Significance. If the conditioning step can be shown to produce physically consistent structures without substantial domain shift from the PDB training distribution, the method would constitute a meaningful advance in automated structure solution. It would demonstrate that diffusion-based generative priors can be effectively fused with experimental likelihoods in a manner that both accelerates refinement and improves final model quality, a result with direct implications for high-throughput crystallography.
major comments (3)
- [§3.2] §3.2 (Posterior sampling): the manuscript does not specify whether structure-factor amplitudes enter the reverse SDE through a differentiable forward model, classifier-free guidance, or an auxiliary likelihood term. Without this detail it is impossible to assess whether the sampled structures remain physically consistent or whether the final refinement step is still required to achieve the reported metrics.
- [Table 2, §4.3] Table 2 and §4.3: the reported 33× runtime reduction and RMSD/R-factor gains are presented without error bars, without the number of independent runs, and without explicit listing of the baseline methods’ hyper-parameters or convergence criteria. These omissions prevent evaluation of whether the improvements are statistically robust or sensitive to implementation details.
- [§4.1] §4.1 (Datasets): the claim that the pre-trained prior generalizes to new experimental amplitudes rests on an unverified assumption of limited domain shift. No ablation is shown that isolates the effect of the conditioning mechanism from the subsequent refinement stage.
minor comments (2)
- [Figure 3] Figure 3 caption: the electron-density isosurface threshold is not stated, making visual comparison of the maps difficult to reproduce.

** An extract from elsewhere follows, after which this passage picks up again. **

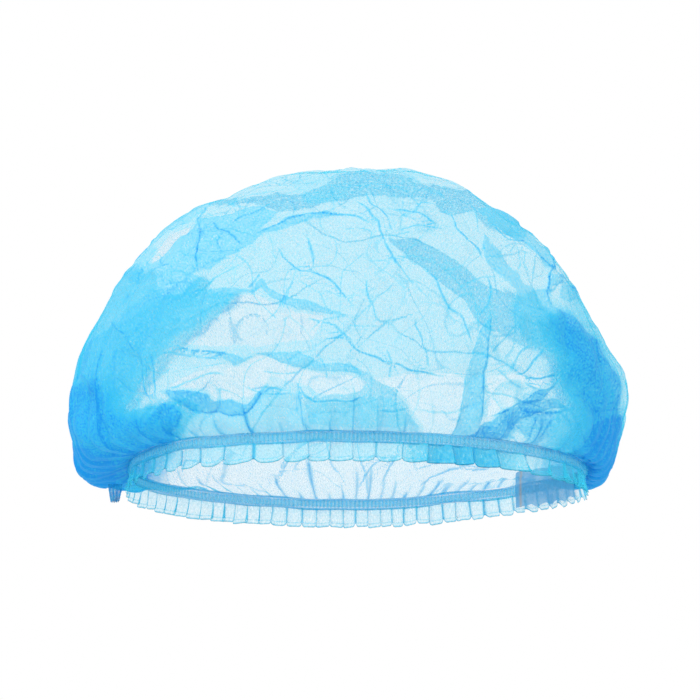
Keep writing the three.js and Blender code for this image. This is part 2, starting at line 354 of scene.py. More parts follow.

- [Eq. (7)] Notation: the symbol for the structure-factor amplitude likelihood is introduced without an explicit definition linking it to the standard crystallographic |F| term.
Simulated Author's Rebuttal
We thank the referee for their constructive comments on our manuscript describing CrystalBoltz. We have carefully considered each major comment and provide point-by-point responses below, indicating where revisions will be made to address the concerns.
read point-by-point responses
-
Referee: [§3.2] §3.2 (Posterior sampling): the manuscript does not specify whether structure-factor amplitudes enter the reverse SDE through a differentiable forward model, classifier-free guidance, or an auxiliary likelihood term. Without this detail it is impossible to assess whether the sampled structures remain physically consistent or whether the final refinement step is still required to achieve the reported metrics.
Authors: We agree that the description of the posterior sampling procedure in §3.2 lacks sufficient technical detail. The structure-factor amplitudes are incorporated using an auxiliary likelihood term that is added to the reverse SDE, computed via a differentiable forward model that simulates the diffraction process from atomic coordinates. This approach ensures that the generated samples are guided towards physical consistency with the experimental data. The subsequent atomic refinement step is retained to fine-tune B-factors and resolve any minor inconsistencies, as is standard in crystallographic workflows. In the revised manuscript, we will expand §3.2 with a detailed description of this mechanism, including the mathematical formulation of the likelihood term and a note on the role of refinement. revision: yes
-
Referee: [Table 2, §4.3] Table 2 and §4.3: the reported 33× runtime reduction and RMSD/R-factor gains are presented without error bars, without the number of independent runs, and without explicit listing of the baseline methods’ hyper-parameters or convergence criteria. These omissions prevent evaluation of whether the improvements are statistically robust or sensitive to implementation details.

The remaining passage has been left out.